Referring to a call for this by British film director Ken Loach, who was expelled from the Labour Party last year owing to his membership of the former LAW organisation, the motion states that “the Socialist Labour Network will campaign for an all-Britain conference of working-class organisations, including trade unions, local cost-of-living increases groups, tenants’ campaigns, ex-Labour Party members and socialist groups to discuss the formation of a new mass political party of labour”.
While the group has extensively discussed the formation of a new party before, over the past year and a half, there had previously been resistance to the notion amongst its membership. Although it has stood candidates in local council elections in the past – none of whom were elected – these had always been under an independent banner.
Whereas the LAW faction was opposed to the formation of a new party, preferring continued engagement within the Labour Party, LIEN supported it. During the merger process, the LIEN faction defeated LAW in a vote on the matter, after which the LAW members all resigned from the new joint Steering Committee.
The organisation has already been setting up ‘Shadow CLPs‘ (‘Constituency Labour Parties’) around the country, including in Newham, Plymouth and South Thanet. A ‘Shadow CLP’ is an organisation formed after an existing CLP has been effectively suspended by the party leadership. It acts as a representative body of its membership, just as a normal CLP would.
A Labour CLP can be suspended in practice by simply suspending all of its officers, meaning it has ‘no competent business’ and cannot officially meet, or pass resolutions and motions – suspending the entire membership is not necessary.
But the Shadow CLPs have also been carrying out all the activities normally associated with an official Labour CLP. Aside from general political activism, leafleting and holding meetings, this has also included running food banks, most notably in Newham.
The motion voted upon by the SLN also proposes the creation of “action councils in every town, city and borough”, which would be designed to “bring together the hundreds of thousands signed up to Enough is Enough, Don’t Pay, People’s Assembly, Acorn, rank and file trade union members and campaigns”.
It further states: “With the ruling class divided, the middle class in uproar over mortgages and pensions and the working class seething with rage at rising prices and falling real wages, if a real lead were given by the labour and union leaders, who can doubt millions would answer the call?”
If the group is successful in establishing a new political party in the way that it envisages, this would mean it would have a membership of anywhere from tens to potentially hundreds of thousands of people, drawing upon the memberships of other mass groups that are in principle apolitical at present.
Such a development could well split the left-wing vote in key constituencies across the country at the next General Election, to the detriment of the Labour Party. The Conservative Party is also expected to see a split in the right-wing vote from challenger Reform UK, formerly the Brexit Party.

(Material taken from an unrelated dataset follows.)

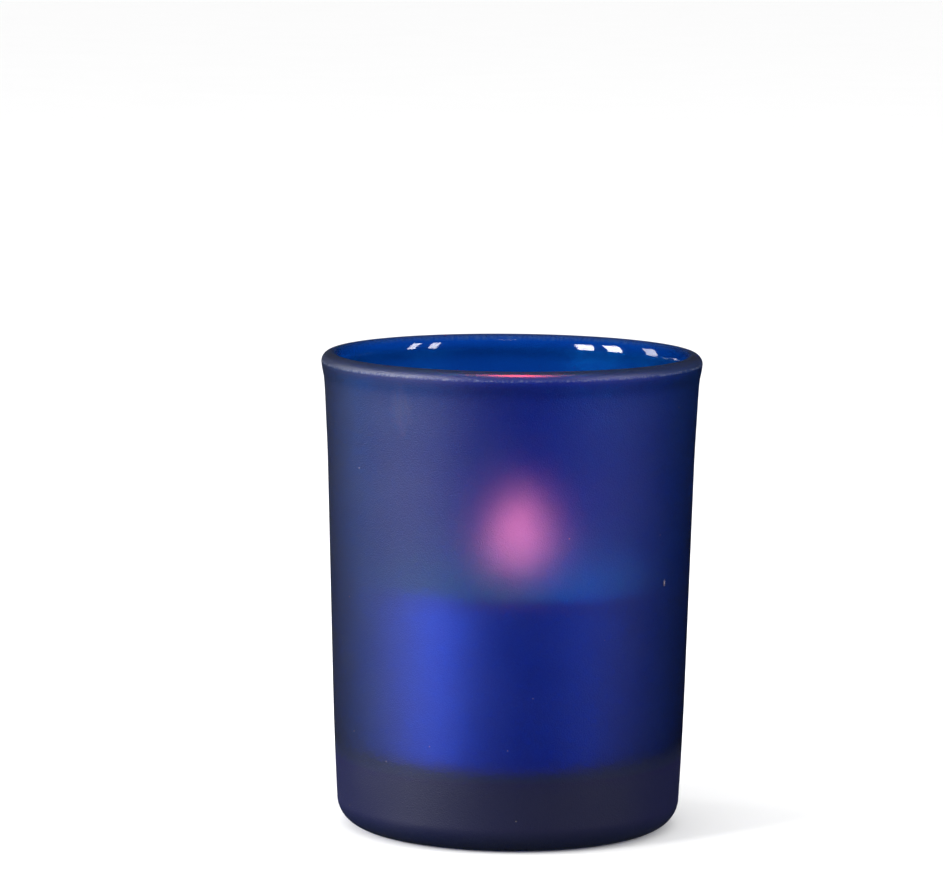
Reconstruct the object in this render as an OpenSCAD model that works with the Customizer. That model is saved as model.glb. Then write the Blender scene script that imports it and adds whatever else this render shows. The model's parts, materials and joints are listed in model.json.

Westminster voting intention for Labour as of 8 October 2022
In the 1970s and 1980s, the Militant Tendency carried out similar, though ultimately unsuccessful manoeuvres within the Labour Party, although most of its members were still active within the party at the time. It later became Militant Labour from 1991 to 1997, before establishing itself as the Socialist Party thereafter.
But the movement from 40-50 years ago did not have the links with other mass-membership groups that the SLN plans to use today, although some SLN members are also veterans of the original movement.
Additionally, in this case, the SLN’s members have already been ejected from Labour under what they would term the “purges” by incumbent leader Sir Keir Starmer over the past two years, meaning they have no remaining loyalty to the party.
Responding to the news, a Conservative councillor in the North West told Wolves: “These developments just highlight the disunity of the radical unionist left, and show that they will always put their own interests ahead of those of the country.
“They can form as many new parties as they want, but their extremist, anti-Britain ideals will never change.”
The Labour Party Press Office did not wish to comment on the matter.